The cycle of nine stories that make up "The Dew Breaker" revolves around the central character that haunts all of them a loving father and husband living in New York who was once a member of the Tontons Macoute, paramilitary torturers during Francois Duvalier's despotic regime in Haiti. Only three of the stories deal directly with this man and his family, but the other six deal with his victims, their families, or their friends. Although I often feel that stories-as-a-novel (or fix-ups) are not convincing--the distraction of the seams can sometimes overpower the whole--this is an exception if anything, the jigsaw-puzzle approach more powerfully shows how disparate lives have been shattered by one "evil" man.
It's a heavy topic, and much of the book is melancholy and even gloomy--but Danticat is expert at throwing in both comic relief and the perfectly placed awkward moment. All nine stories are superb, but even so there are four the truly stand out. The opening story, "The Book of the Dead," describes a semi-vacation trip to Florida taken by the now-elderly man and his daughter, Ka, who has sold a sculpture based her father's image to a famous Haitian American actress. When the father (with the artwork) disappears, secrets are revealed, Ka's adoration of her father is tested, and the obligatory meeting with the actress is both uncomfortable and unforgettable. In "Seven," an immigrant living with two bachelors in a basement apartment gets ready to receive the wife he hasn't seen in seven years. (One of his initial concerns his apartment-mates need to stop sitting around in their underwear.)
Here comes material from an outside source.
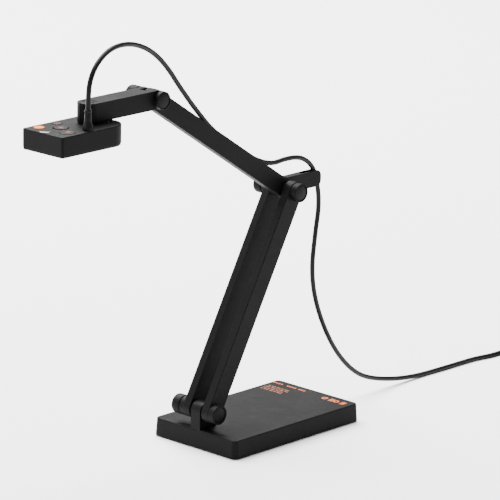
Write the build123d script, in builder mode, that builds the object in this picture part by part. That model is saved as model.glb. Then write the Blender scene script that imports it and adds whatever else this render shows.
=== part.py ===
from build123d import *
import math
import os

# A document camera on a folding stand: a weighted base with a hinge lug, a lower arm of two
# parallel bars, a single upper arm whose tail guides the cord, a short head arm with a fork,
# and a flat camera head that swivels under it. Millimetres, +Z up, +X towards the far end of
# the base, +Y along the hinge axes, origin under the middle of the base.

os.makedirs("parts", exist_ok=True)

# ---- base -------------------------------------------------------------------------------
BASE_LENGTH = 118.8  # at the rim; the walls lean in towards the top
BASE_WIDTH = 73.4
BASE_TOP = 12.6
BASE_CORNER = 4.0
BASE_DRAFT = 4.0  # degrees
BASE_LIFT = 0.6  # the shell's rim stays this far above the desk
BASE_WALL = 3.0
BASE_PLATE = 1.8
PAD_THICKNESS = 1.2
PAD_INSET = 3.0
PAD_CORNER = 1.6
SCREW_RADIUS = 1.3
SCREW_HEAD_RADIUS = 2.5
SCREW_HEAD = 0.7
SCREW_LENGTH = 6.0
WEIGHT_HEIGHT = 7.0
WEIGHT_SIDE_GAP = 3.0
BASE_POST_INSET = 9.0
BASE_POST_RADIUS = 3.2
LUG_RADIUS = 6.2
LUG_INSET = 1.2  # the lug's rear stands this far in from the base's end
LUG_WIDTH = 8.0
LUG_HEIGHT = 11.5  # hinge axis above the base's top
LUG_FOOT = 9.5  # how far the lug's foot reaches behind its axis

# ---- hinges -----------------------------------------------------------------------------
PIN_RADIUS = 2.0
BUSH_WALL = 1.2
RUNNING_FIT = 0.05
SIDE_GAP = 0.1
WASHER_RADIUS = 5.0
PIN_HEAD_RADIUS = 3.9
PIN_HEAD = 1.3
DISC_THICKNESS = 0.9
DISC_RADIUS = 5.2
RIM = 0.3  # an end disc sits this far inside its boss
CAP_NECK = 0.6
CAP_NECK_RADIUS = 4.8
CAP_WALL = 1.4

# ---- lower arm: two bars -----------------------------------------------------------------
LOWER_LENGTH = 152.3
LOWER_ANGLE = 61.3  # from +X, in the side view
BAR_DEPTH = 13.1
BAR_THICKNESS = 5.85
BAR_GAP = 10.7
BASE_BOSS_RADIUS = 6.4
ELBOW_BOSS_RADIUS = 6.1
BAR_BOSS = 4.7  # how far the near bar's bosses stand out
BAR_FAR_BOSS = 3.5
BAR_CAP = 7.3

# ---- upper arm --------------------------------------------------------------------------
UPPER_LENGTH = 144.9
UPPER_ANGLE = 147.0
UPPER_DEPTH = 12.2
UPPER_WIDTH = 6.06
TAIL_LENGTH = 32.9
TAIL_HEIGHT = 10.8
TAIL_RISE = 2.5
TAIL_CORNER = 4.0
SLOT_START = 15.2  # the tail's cord slot, from the elbow's axis
CORD_RADIUS = 1.6
CORD_GAP = 0.1
GROOVE_DEPTH = 3.8
GROOVE_FROM = 28.0  # along the arm from the elbow, at the groove's floor
GROOVE_TO = 92.0
GROOVE_RAMP = 9.0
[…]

My favorite section, "The Bridal Seamstress," features Aline, a young, idealistic journalism intern who interviews a woman who is about to retire from a career making bridal dresses for other Haitian immigrants ("they come here carrying photographs of tall, skinny girls in dresses that cost thousands of dollars. . . . It's part of my job to tell them, without making them cry, that they're too short, too wide, or too pregnant . . ."). The story turns darker when the older woman describes the new neighbor who, she claims, is the man who tortured her in Haiti. And, the longest and final story, "The Dew Breaker," takes us back to 1967, when the man who will be the cause of so many future nightmares conducts his last murderous assignment in Haiti, and then takes us forward to 2004, with the story of the woman who saved, forgave, and (if such a thing is possible) redeemed him.
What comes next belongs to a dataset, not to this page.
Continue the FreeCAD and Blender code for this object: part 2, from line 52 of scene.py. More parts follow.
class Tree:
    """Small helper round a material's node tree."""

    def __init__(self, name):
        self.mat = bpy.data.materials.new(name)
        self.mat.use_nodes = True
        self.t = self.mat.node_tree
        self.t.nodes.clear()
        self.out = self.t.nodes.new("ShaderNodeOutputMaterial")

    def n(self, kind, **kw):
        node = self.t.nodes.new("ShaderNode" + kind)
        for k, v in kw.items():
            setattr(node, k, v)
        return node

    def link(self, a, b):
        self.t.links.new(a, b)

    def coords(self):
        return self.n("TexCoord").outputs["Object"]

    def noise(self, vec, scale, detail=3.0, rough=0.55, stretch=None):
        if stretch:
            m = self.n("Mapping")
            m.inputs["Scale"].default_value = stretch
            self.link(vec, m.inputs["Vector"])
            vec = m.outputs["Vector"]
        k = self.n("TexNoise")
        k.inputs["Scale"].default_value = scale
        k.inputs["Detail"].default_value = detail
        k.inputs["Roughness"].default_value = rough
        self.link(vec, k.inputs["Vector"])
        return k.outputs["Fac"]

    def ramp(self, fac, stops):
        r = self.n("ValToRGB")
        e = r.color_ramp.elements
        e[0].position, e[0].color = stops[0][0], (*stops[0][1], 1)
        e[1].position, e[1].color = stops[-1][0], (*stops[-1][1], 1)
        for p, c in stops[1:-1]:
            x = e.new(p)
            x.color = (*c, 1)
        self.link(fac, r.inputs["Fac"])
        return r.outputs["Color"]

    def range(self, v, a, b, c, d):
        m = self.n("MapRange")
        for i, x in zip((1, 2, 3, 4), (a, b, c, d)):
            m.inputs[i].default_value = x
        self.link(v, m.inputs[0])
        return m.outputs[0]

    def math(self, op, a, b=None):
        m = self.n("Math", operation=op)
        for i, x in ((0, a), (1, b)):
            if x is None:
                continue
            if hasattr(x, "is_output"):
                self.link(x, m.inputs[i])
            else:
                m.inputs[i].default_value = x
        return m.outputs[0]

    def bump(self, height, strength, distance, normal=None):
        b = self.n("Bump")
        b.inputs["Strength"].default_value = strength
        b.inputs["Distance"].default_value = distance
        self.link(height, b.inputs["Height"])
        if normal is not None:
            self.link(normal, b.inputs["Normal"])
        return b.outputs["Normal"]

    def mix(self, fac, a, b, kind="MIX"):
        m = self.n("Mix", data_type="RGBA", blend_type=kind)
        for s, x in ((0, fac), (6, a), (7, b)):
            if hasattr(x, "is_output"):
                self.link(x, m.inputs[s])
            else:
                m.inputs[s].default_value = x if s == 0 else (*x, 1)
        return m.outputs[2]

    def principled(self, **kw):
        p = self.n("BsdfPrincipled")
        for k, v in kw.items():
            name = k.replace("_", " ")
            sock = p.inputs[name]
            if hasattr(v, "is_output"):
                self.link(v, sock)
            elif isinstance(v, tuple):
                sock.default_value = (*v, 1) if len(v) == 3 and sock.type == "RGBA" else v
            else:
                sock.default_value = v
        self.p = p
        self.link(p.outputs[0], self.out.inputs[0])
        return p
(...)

This is a book that you will have to read at least two times. I have some friends who are on the fourth read. It is packed with stuff that you miss the first time around. At the end of the book, you realize that there was more to characters, events and places than I initially perceived. While it was a confusing read at first, it was not off putting. This is one of those books that you buy the printed version because it will stay on you mind and prompt you, three or four months later, to go back and clarify a point that just will not leave you alone.
Incredibly sensitive and honest portrayal of one of the darkest times in Haitian history. The author gives so many tiny hints to the reader and if time is taken to research those hints, the pay off is much more enjoyable.
The Dew Breaker is my first taste of the gift of storytelling by Edwidge Danticat......but it won't be my last!
As the novel opens, revealing shocking secrets of the past, it's clear that the reader will not be disappointed.
The Dew Breaker's title comes from a Creole phrase referring to `Tontons Macoutes' (Haitian volunteer torturers) during the regime of the Duvaliers in Haiti. They would often come in the early dawn to take their victims away...thus the broke the serenity of the grass in the morning dew. These `Macoutes' tortured and killed thousands of civilians, many for trivial incidences.
Beautifully written, the chapters overlap and wind back around each other as the novel slowly reveals the ghosts of the past within the culture's stories of miracles and spiritual beliefs.
Now, living in New York, trying to erase a past that shadows him continually, we meet a good father and husband with a horrible scar on his face and an agonizing secret embedded deeply in his soul...and now...finally it must be unmasked!